Huffingtonpost.fr – « Espionnage: la France et l’Allemagne aussi écoutent les communications à grande échelle, selon le Guardian »
Wikipedia.fr – Direction Générale Sécurité Extérieure
OPEX.fr – « L’an passé, 27 cyberattaques majeures ont été traitées en France » – « Les réseaux informatiques de la marine américaine auraient été infiltrés par des pirates iraniens »
Le Monde.fr – « L’Etat veut maintenir “l’ancrage national” d’Alcatel Submarine Networks » – « Révélations sur le big brother français »
Thompson Reuters – données Alcatel Lucent
Les Echos – interview de Fleur Pellerin (ministre de l’économie numérique)
Challenges.fr – « Comment l’Etat surveille ce qui se dit sur le net et au téléphone »
Defense.gouv.fr – « Programme Ceres, un nouveau pas dans la détection de signaux électromagnétiques » – « Démonstrateur Elisa, des oreilles dans l’espace »

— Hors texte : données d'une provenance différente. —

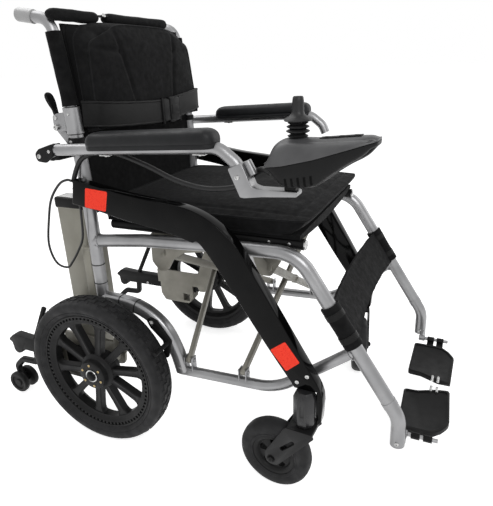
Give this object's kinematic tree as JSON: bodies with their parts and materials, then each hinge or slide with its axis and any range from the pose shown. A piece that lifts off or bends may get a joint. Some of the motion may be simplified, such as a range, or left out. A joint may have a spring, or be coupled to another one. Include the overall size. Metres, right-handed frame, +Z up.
{
  "type": "folding power wheelchair",
  "caption": "Folding power wheelchair with hub wheels, casters, cross braces, padded seat and back, flip-up armrests, joystick controller, battery and anti-tippers.",
  "frame": {"origin": "on the floor, in the middle of the footprint", "axes": "+Z up; the chair faces -Y and the user's right is -X"},
  "size_m": [0.6096, 1.0731, 0.9162],
  "materials": {
    "silver": "satin silver anodised tube",
    "stone": "warm grey powder coat",
    "gloss_black": "gloss black paint",
    "black_plastic": "matte black",
    "tyre_rubber": "matte black tyre",
    "boot_rubber": "matte black rubber",
    "pad_foam": "grained black moulded foam",
    "black_cloth": "black woven nylon",
    "dark_grey": "satin dark grey",
    "grip_grey": "satin light grey grip",
    "battery_grey": "satin warm grey case"
  },
  "bodies": {
    "right_frame": {"side_frame_right": "silver", "arm_right": "gloss_black", "caster_housing_right": "dark_grey", "drive_bracket_right": "stone", "armrest_hinge_right": "black_plastic", "battery_dock": "dark_grey", "battery_cable": "black_plastic", "seat_cushion": "black_cloth", "calf_strap": "black_cloth"},
    "left_frame": {"side_frame_left": "silver", "arm_left": "gloss_black", "caster_housing_left": "dark_grey", "drive_bracket_left": "stone", "armrest_hinge_left": "black_plastic"},
    "brace_a": {"brace_front_a": "stone", "brace_rear_a": "stone", "seat_rail_left": "black_plastic"},
    "brace_b": {"brace_front_b": "stone", "brace_rear_b": "stone", "seat_rail_right": "black_plastic"},
    "back_right": {"back_cane_right": "silver", "push_grip_right": "grip_grey", "back_sling": "black_cloth", "back_cushion": "black_cloth"},
    "back_left": {"back_cane_left": "silver", "push_grip_left": "grip_grey"},
    "armrest_right": {"armrest_tube_right": "silver", "armrest_pad_right": "pad_foam", "joystick_bracket": "silver", "controller_base": "dark_grey", "controller_lid": "dark_grey", "joystick_cable": "gloss_black"},
    "armrest_left": {"armrest_tube_left": "silver", "armrest_pad_left": "pad_foam"},
    "stick_tilt": {"joystick_boot": "boot_rubber"},
    "stick": {"joystick_knob": "dark_grey"},
    "power_key": {"button_power": "black_plastic"},
    "slower_key": {"button_slower": "black_plastic"},
    "faster_key": {"button_faster": "black_plastic"},
    "battery": {"battery_pack": "battery_grey"},
    "paddle_right": {"release_paddle_right": "black_plastic"},
    "rear_wheel_right": {"rear_rim_right": "black_plastic", "rear_tyre_right": "tyre_rubber"},
    "caster_fork_right": {"caster_fork_right": "stone"},
    "caster_wheel_right": {"caster_wheel_right": "black_plastic", "caster_tyre_right": "tyre_rubber"},
    "anti_tipper_right": {"anti_tipper_right": "black_plastic"},
    "rollers_right": {"anti_tip_rollers_right": "black_plastic"},
    "brake_right": {"brake_lever_right": "black_plastic"},
    "footrest_right": {"footplate_right": "black_plastic"},
    "paddle_left": {"release_paddle_left": "black_plastic"},
    "rear_wheel_left": {"rear_rim_left": "black_plastic", "rear_tyre_left": "tyre_rubber"},
    "caster_fork_left": {"caster_fork_left": "stone"},
    "caster_wheel_left": {"caster_wheel_left": "black_plastic", "caster_tyre_left": "tyre_rubber"},
    "anti_tipper_left": {"anti_tipper_left": "black_plastic"},
    "rollers_left": {"anti_tip_rollers_left": "black_plastic"},
    "brake_left": {"brake_lever_left": "black_plastic"},
    "footrest_left": {"footplate_left": "black_plastic"}
  },
  "joints": [
    {"name": "fold", "type": "hinge", "parent": "right_frame", "child": "brace_a", "pos_m": [-0.217, -0.1405, 0.216], "axis": [0, -1, 0], "range_deg": [0, 40], "deforming": ["seat_cushion", "back_sling", "back_cushion", "calf_strap"]},
    {"name": "brace_cross", "type": "hinge", "parent": "brace_a", "child": "brace_b", "pos_m": [0, -0.1669, 0.338], "axis": [0, -1, 0], "range_deg": [-80, 0]},
    {"name": "left_foot", "type": "hinge", "parent": "brace_b", "child": "left_frame", "pos_m": [0.217, -0.1615, 0.216], "axis": [0, -1, 0], "range_deg": [0, 40]},
    {"name": "back_fold_right", "type": "hinge", "parent": "right_frame", "child": "back_right", "pos_m": [-0.217, 0.239, 0.698], "axis": [-1, 0, 0], "range_deg": [0, 90]},
    {"name": "paddle_press_right", "type": "hinge", "parent": "back_right", "child": "paddle_right", "pos_m": [-0.217, 0.24, 0.7165], "axis": [-1, 0, 0], "range_deg": [0, 20], "stiffness_Nm_per_rad": 0.4, "springref_deg": -20.05},
    {"name": "armrest_flip_right", "type": "hinge", "parent": "right_frame", "child": "armrest_right", "pos_m": [-0.2605, 0.247, 0.65], "axis": [-1, 0, 0], "range_deg": [0, 95], "deforming": ["joystick_cable"]},
    {"name": "rear_wheel_roll_right", "type": "hinge", "parent": "right_frame", "child": "rear_wheel_right", "pos_m": [-0.2668, 0.191, 0.175], "axis": [1, 0, 0], "continuous": true},
    {"name": "caster_swivel_right", "type": "hinge", "parent": "right_frame", "child": "caster_fork_right", "pos_m": [-0.26, -0.284, 0.162], "axis": [0, 0, 1], "continuous": true},
    {"name": "caster_roll_right", "type": "hinge", "parent": "caster_fork_right", "child": "caster_wheel_right", "pos_m": [-0.25578, -0.22365, 0.0745], "axis": [0.9976, -0.0698, 0], "continuous": true},
    {"name": "anti_tipper_slide_right", "type": "slide", "parent": "right_frame", "child": "anti_tipper_right", "axis": [0, 1, 0], "range_m": [0, 0.12]},
    {"name": "roller_spin_right", "type": "hinge", "parent": "anti_tipper_right", "child": "rollers_right", "pos_m": [-0.222, 0.508, 0.037], "axis": [1, 0, 0], "continuous": true},
    {"name": "brake_right", "type": "hinge", "parent": "right_frame", "child": "brake_right", "pos_m": [-0.2335, 0.062, 0.2995], "axis": [-1, 0, 0], "range_deg": [0, 20]},
    {"name": "footplate_fold_right", "type": "hinge", "parent": "right_frame", "child": "footrest_right", "pos_m": [-0.185, -0.489, 0.135], "axis": [0, -1, 0], "range_deg": [0, 94]},
    {"name": "back_fold_left", "type": "hinge", "parent": "left_frame", "child": "back_left", "pos_m": [0.217, 0.239, 0.698], "axis": [-1, 0, 0], "range_deg": [0, 90]},
    {"name": "paddle_press_left", "type": "hinge", "parent": "back_left", "child": "paddle_left", "pos_m": [0.217, 0.24, 0.7165], "axis": [-1, 0, 0], "range_deg": [0, 20], "stiffness_Nm_per_rad": 0.4, "springref_deg": -20.05},
    {"name": "armrest_flip_left", "type": "hinge", "parent": "left_frame", "child": "armrest_left", "pos_m": [0.2605, 0.247, 0.65], "axis": [-1, 0, 0], "range_deg": [0, 95]},
    {"name": "rear_wheel_roll_left", "type": "hinge", "parent": "left_frame", "child": "rear_wheel_left", "pos_m": [0.2668, 0.191, 0.175], "axis": [1, 0, 0], "continuous": true},
    {"name": "caster_swivel_left", "type": "hinge", "parent": "left_frame", "child": "caster_fork_left", "pos_m": [0.26, -0.284, 0.162], "axis": [0, 0, 1], "continuous": true},
    {"name": "caster_roll_left", "type": "hinge", "parent": "caster_fork_left", "child": "caster_wheel_left", "pos_m": [0.20098, -0.2973, 0.0745], "axis": [-0.2199, 0.9755, 0], "continuous": true},
    {"name": "anti_tipper_slide_left", "type": "slide", "parent": "left_frame", "child": "anti_tipper_left", "axis": [0, 1, 0], "range_m": [0, 0.12]},
    {"name": "roller_spin_left", "type": "hinge", "parent": "anti_tipper_left", "child": "rollers_left", "pos_m": [0.222, 0.508, 0.037], "axis": [1, 0, 0], "continuous": true},
    {"name": "brake_left", "type": "hinge", "parent": "left_frame", "child": "brake_left", "pos_m": [0.2335, 0.062, 0.2995], "axis": [-1, 0, 0], "range_deg": [0, 20]},
    {"name": "footplate_fold_left", "type": "hinge", "parent": "left_frame", "child": "footrest_left", "pos_m": [0.185, -0.489, 0.135], "axis": [0, 1, 0], "range_deg": [0, 94]},
    {"name": "battery_lift", "type": "slide", "parent": "right_frame", "child": "battery", "axis": [0, 0, 1], "range_m": [0, 0.12]},
    {"name": "stick_fore_aft", "type": "hinge", "parent": "armrest_right", "child": "stick_tilt", "pos_m": [-0.2605, -0.268, 0.7], "axis": [1, 0, 0], "range_deg": [-15, 15], "stiffness_Nm_per_rad": 0.6},
    {"name": "stick_sideways", "type": "hinge", "parent": "stick_tilt", "child": "stick", "pos_m": [-0.2605, -0.268, 0.7], "axis": [0, 1, 0], "range_deg": [-15, 15], "stiffness_Nm_per_rad": 0.6, "deforming": ["joystick_boot"]},
    {"name": "power_press", "type": "slide", "parent": "armrest_right", "child": "power_key", "axis": [0, 0, -1], "range_m": [0, 0.0015], "stiffness_N_per_m": 600, "springref_m": -0.002},
    {"name": "slower_press", "type": "slide", "parent": "armrest_right", "child": "slower_key", "axis": [0, 0, -1], "range_m": [0, 0.0015], "stiffness_N_per_m": 600, "springref_m": -0.002},
    {"name": "faster_press", "type": "slide", "parent": "armrest_right", "child": "faster_key", "axis": [0, 0, -1], "range_m": [0, 0.0015], "stiffness_N_per_m": 600, "springref_m": -0.002}
  ],
  "couplings": [
    {"joint": "brace_cross", "follows": "fold", "ratio": -2},
    {"joint": "left_foot", "follows": "fold", "ratio": 1},
    {"joint": "footplate_fold_right", "follows": "fold", "ratio": 2.35},
    {"joint": "footplate_fold_left", "follows": "fold", "ratio": 2.35},
    {"joint": "back_fold_left", "follows": "back_fold_right", "ratio": 1}
  ]
}
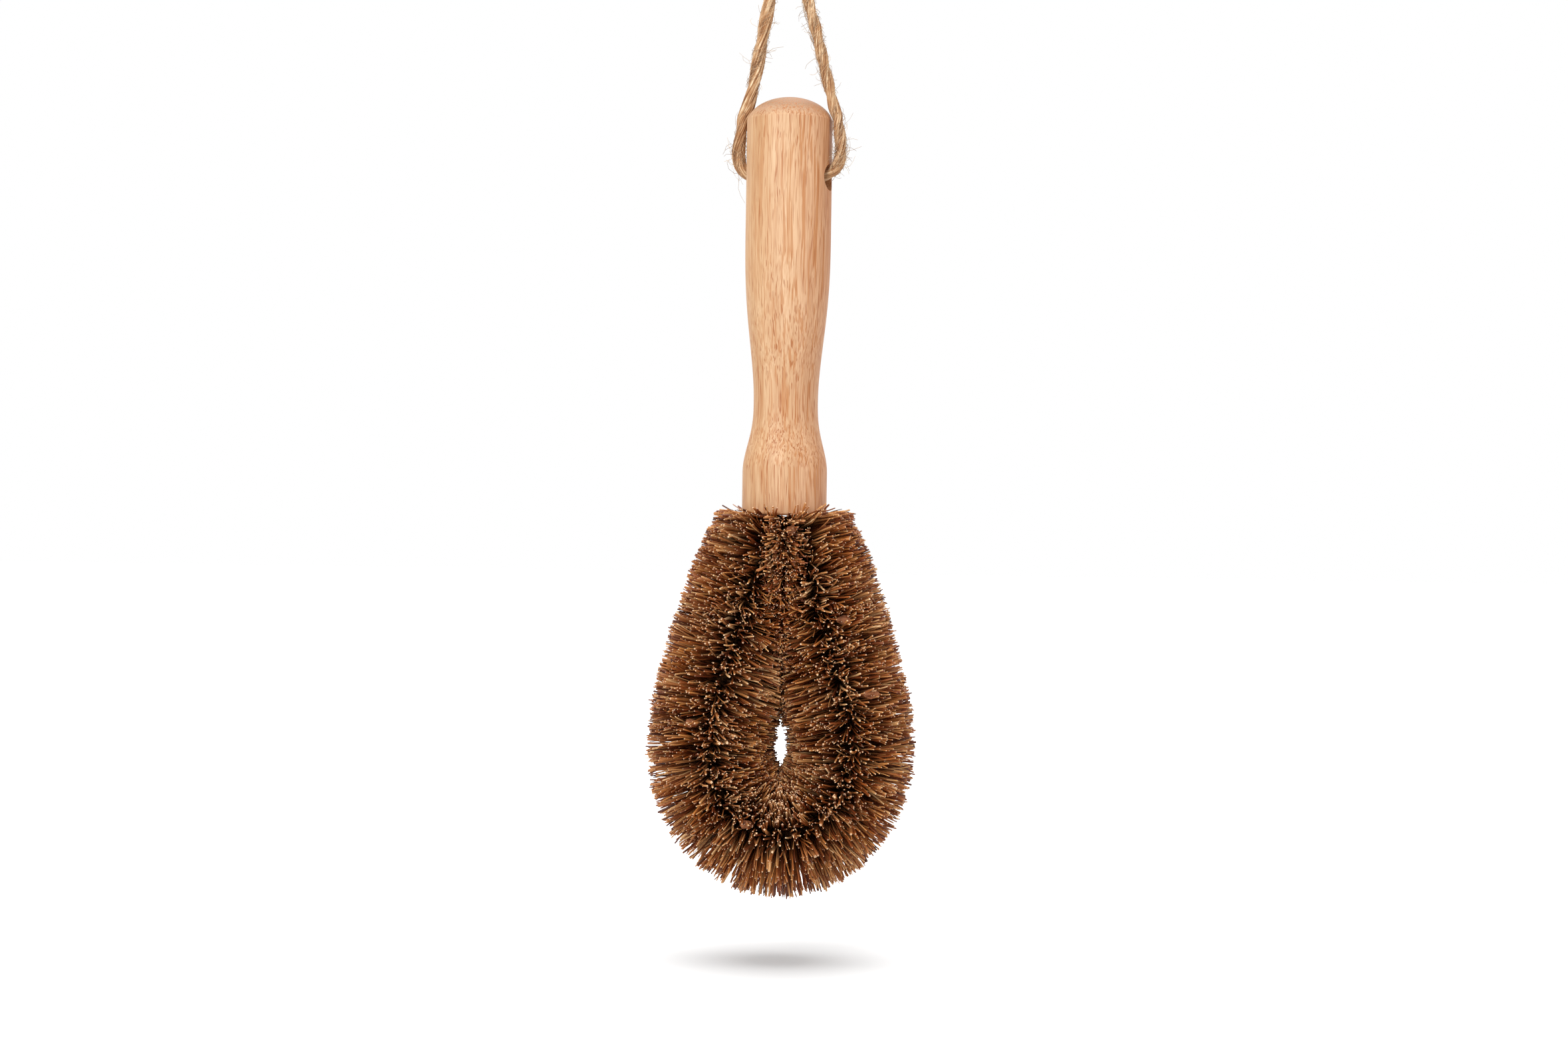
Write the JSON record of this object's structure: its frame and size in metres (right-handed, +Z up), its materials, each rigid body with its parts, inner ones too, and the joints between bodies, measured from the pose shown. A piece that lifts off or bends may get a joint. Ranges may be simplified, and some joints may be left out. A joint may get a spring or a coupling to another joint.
{
  "type": "vegetable brush",
  "caption": "Vegetable brush: plant fibre in a teardrop loop of twisted wire, on a turned wooden handle that hangs and swings from a loop of cord through its top.",
  "frame": {"origin": "the top of the cord's loop, under the knot, where a hook carries the brush", "axes": "+Z up, along the hanging handle; the bristle head is a flat loop in the XZ plane, and its front faces -Y"},
  "size_m": [0.0804, 0.0382, 0.3099],
  "materials": {
    "beech": "bare, fine sanded",
    "glue": "cured glue",
    "core_wire": "galvanised",
    "coconut_fibre": "stiff plant fibre",
    "jute_cord": "twisted, fuzzy"
  },
  "bodies": {
    "cord": {"cord_left": "jute_cord", "cord_right": "jute_cord", "cord_knot": "jute_cord"},
    "brush": {"handle": "beech", "glue_plug": "glue", "core_wire_a": "core_wire", "core_wire_b": "core_wire", "bristles_1": "coconut_fibre", "bristles_2": "coconut_fibre", "bristles_3": "coconut_fibre", "bristles_4": "coconut_fibre", "bristles_5": "coconut_fibre", "bristles_6": "coconut_fibre", "bristles_7": "coconut_fibre", "bristles_8": "coconut_fibre", "bristles_9": "coconut_fibre", "bristles_10": "coconut_fibre", "bristles_11": "coconut_fibre", "bristles_12": "coconut_fibre"}
  },
  "joints": [
    {"name": "brush_swing", "type": "hinge", "parent": "cord", "child": "brush", "pos_m": [0, 0, -0.0727], "axis": [0.9537, -0.3007, 0], "range_deg": [-150, 150]}
  ]
}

CF2R – « Les études sur le renseignement en France » – Eric Denécé & Gérald Arboit
Sites institutionnels – Bull – Qomos – Orange Cyberdéfense – Bluecoat – Amesys
[1] Selon les récentes révélations d’Edward Snowden
[2] Le projet « Croco » entre dans le cadre du projet « Eagle » conçu par Amesys, une filiale de Bull, une société française.
[3] Voir la partie sur « l’absence de culture du renseignement en France » dans les «Etudes sur le renseignement en France » d’Eric Denécé et Gérald Arboit
[4] Cf. fin de l’introduction
[5] Les autres opérateurs téléphoniques que sont SFR, Bouygues Télécoms et le nouveau venu Free sont également tenus de répondre aux requêtes des autorités.
[6] Projet Croco, Cf. Supra
[7] La constellation Elisa préfigure du futur système d’écoutes électromagnétique Cérès qui devrait être opérationnel d’ici 2020. Le programme Cérès placerait la France dans le trio de tête en matière de renseignement électromagnétique derrière les Etats-Unis et la Russie.
[8] La plupart fabriqués par l’entreprise française d’armement Safran.